Towards the end of the session I realized there was an opportunity to invite the developer to listen in to us debriefing what we had covered, and he seemed happy to join. In a short meeting, we told what we had covered and identified as areas of more focus. And agreed on how to go forward.

It was a great experience. The right timing, the right collaboration. And left me wondering: why don't we manage to do more of this? But the story of this experience worked great on the manager who tends to think that saving my time is more important than great flow of collaboration. So, I'm hopeful.    

Tuesday, February 11, 2014

Careers on coffee table

Coffee discussions seem be good food for thought. My company / colleagues have a principle of not talking about work, so we talk about all sorts of things - sometimes related to work. Today the topic turned out to be career - or sense of missing one completely.

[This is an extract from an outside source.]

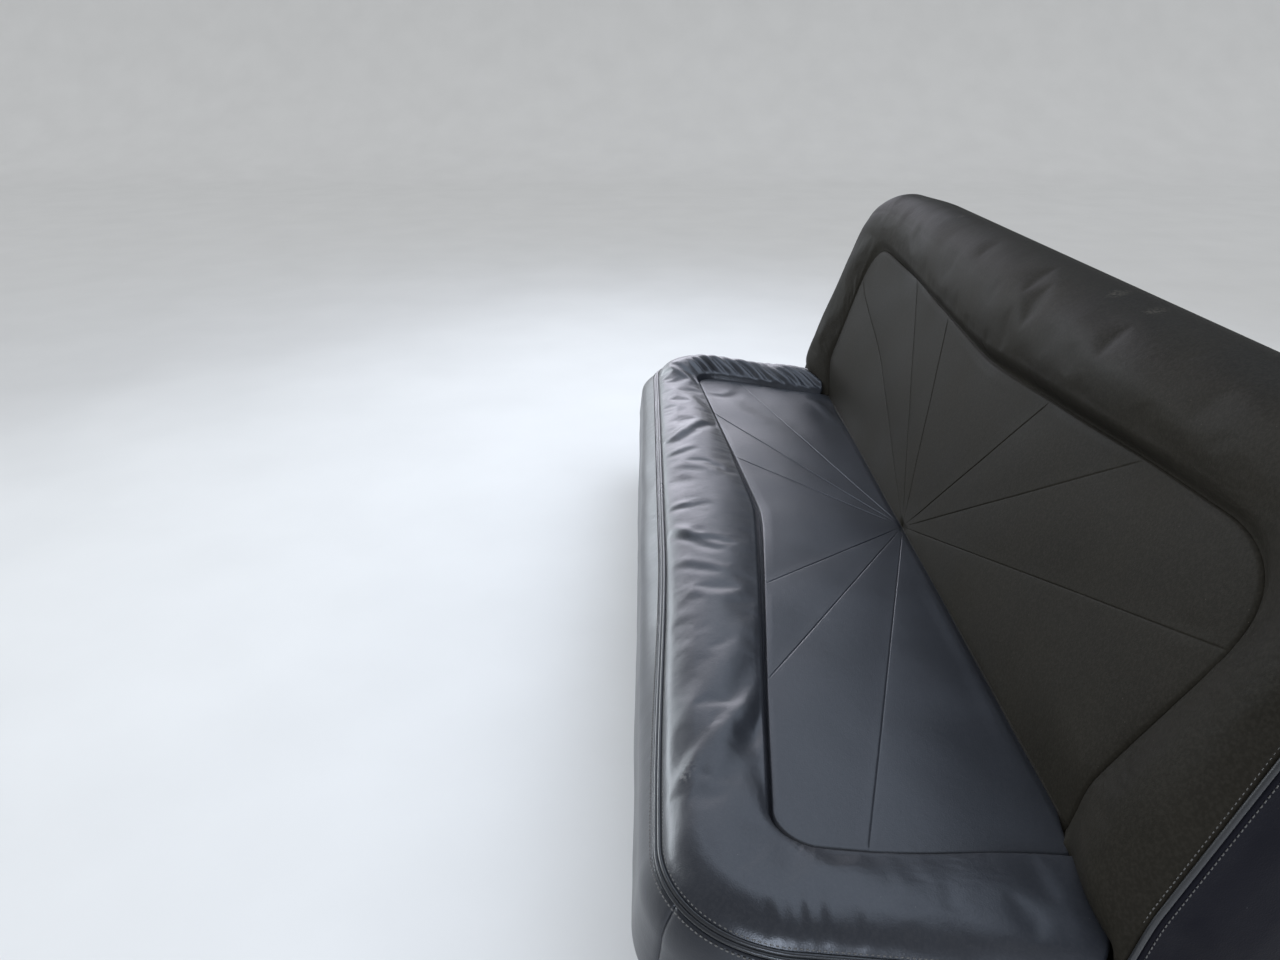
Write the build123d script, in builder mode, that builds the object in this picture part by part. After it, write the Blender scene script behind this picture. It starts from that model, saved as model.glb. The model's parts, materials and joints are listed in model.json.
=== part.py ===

As the remark of no career for a colleague made me curious, I had to ask how he defines career. With the answer, I learned that he joined the company (medium sized company) quite a number of years ago, same time with other people still in the company as a summer trainee. He felt he did the same job as programmer then and he does the same job now, whereas the other people who joined (traditional engineers) have had first more responsibilities in design and customer relationships, and later become managers. And he keeps on coding.

This left me wondering how strongly the idea sticks of career ladders always leading to management positions. And, how differently we perceive career - in particular the personal responsibility to one's career instead of waiting for it to land from somewhere outside.

Personally, I've felt making progress in my career for many reasons - ability to learn and to turn the learning into more effective (team)work in development being a core to it. The discussion made me dig out a slide I put together years ago on how I perceived career back then.

Looking at the categories I put together to make sense of my career, I feel the same things still make me feel I'm actually on path. First of all, I love the impact I have on results as the team's tester. I enjoy being recognized for making a difference, and I've seen ways of making the results of the team something I've enjoyed keeping on my personal agenda, where ever I work. Another core of my personal sense of career is that I'm not at a dead end, I have choices, and I actively take them. Money on the other hand is not so important to me. And again today, we came to discuss that it is really more of a relational aspect, a measure of respect for my contribution in the organization than an absolute of more is better.

For me career is good use of my time - work is such a big portion of life (and fun too!) - in a way that I feel is taking me forward. But the discussion today left me thinking: what if you feel you are not going forward? Is that true (all programming problems are same?) or just a perception? And does it actually rise from the idea of externalizing the responsibility of our career to a manager handed over to us by the organization? And since all my colleagues deserve to be happy and satisfied, is there anything I can do to help them?




Friday, February 7, 2014

Sharpening the sharp minds

A bunch of nice people got together for lunch yesterday to talk about software development. From the discussion opener ideas, we picked up the idea that testing (amongst other things) could be failure demand, that is, creating need for more of it because of suboptimization within the value chain.

That topic is probably worth a post on it's own, but for the purposes of this post, it gives me a trigger to think of things I do. I work as a tester in my teams. And as I was reminded of yesterday in late hours of team building, a catalyst for change, a voice of concerns people are afraid to speak out on and a source of team motivation (wow, I feel appreciated) as they succeed and can change things for better with the feedback. But what I try to avoid is suboptimization.

As much as I love testing (for a good reason!) I don't think the more the better. Doing testing that concludes a broken product works - if I just close my eyes tight enough - isn't helping my team except to cover their ass by saying the task was done, three days was used. Adding testers to a project where we have too little time for fixing isn't helping us either. And it might just be smarter to invest in an architectural rewrite than another tester working on the swamp that we all know will keep failing. We can all care for the flow with our special skills.

Eventually, I believe software creation requires a group of sharp minds. And a task I particularly enjoy picking up is helping to sharpen the minds. With this inspiration in mind, I'm bringing in people to wake us up. To help us stay awake. And to give us ideas that take us forward. I organize trainings and discussions.

Is that testing? To me yes, as I get the ideas of needs from testing and information gathering needs for my testing tasks. I don't really care for the categorization but on the fact that I can help my team members to create less 'failure demand' for me to test on. Play your strengths - a love of people and connecting communities is one I bring to the table in addition to sharp mind and picky eyes. What's yours?